Shaping Expectations Of The Young

Today I came face to face with one of the archetypal tensions in education. What kind of learning should we expect of each young person at each phase in their development? The continuation of industrial Era massification of everything argues that learning should be standardized in direct and persistent denial of individual uniqueness.

I did a three hour storytelling workshop in which the featured participants was a group of really bright and generally affable 10 year olds. They continuously challenged and surprised my assumptions about their passions, strengths and capacities. I never honestly knew how each would respond to new directions and feedback until I heard and saw and felt their responses in the moment. All that mattered in their success was my capacity and interest in presence and creativity, the opposites of assumptiveness and arrogance. They did splendidly and delighted in the experience. That's how it works.

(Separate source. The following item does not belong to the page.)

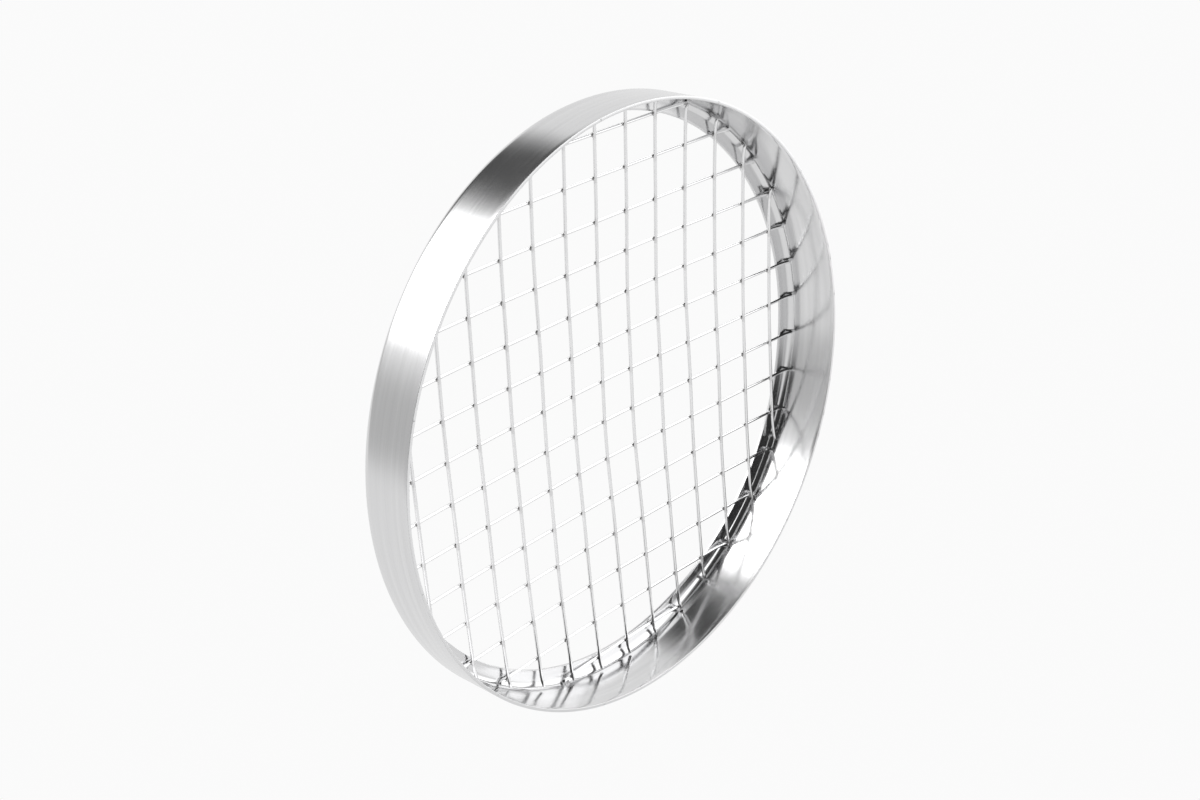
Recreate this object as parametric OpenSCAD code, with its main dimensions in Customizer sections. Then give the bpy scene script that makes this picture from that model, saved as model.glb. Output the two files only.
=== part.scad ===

Exorcizing Corporate Jargon

I continue to be more amazed than entertained by people wasting time arguing over the unreconsilable distinctions like: strategy, tactic, objective, goal, function, value, principle, vision, direction, mission and so on. In rare moments of cynicism, I suspect that people argue about these abstractions precisely to postpone the kind of simple communication that requires some kind of commitment on their part. They represent the vocabulary of the status quo. And because the declared head of the table declares the official definitions, it doesn't mean the group will get beyond business as usual. My intervention of choice is to absolutely refuse to become complicit in their agenda. Instead I pose the simplest of questions, like:

What do you want?

Why do you want that?

When do you want it?

What are you willing to do about it?

What help do you need?

Who do you want to help?

These have the power to bring about authentic commitment, action and making a difference for a change.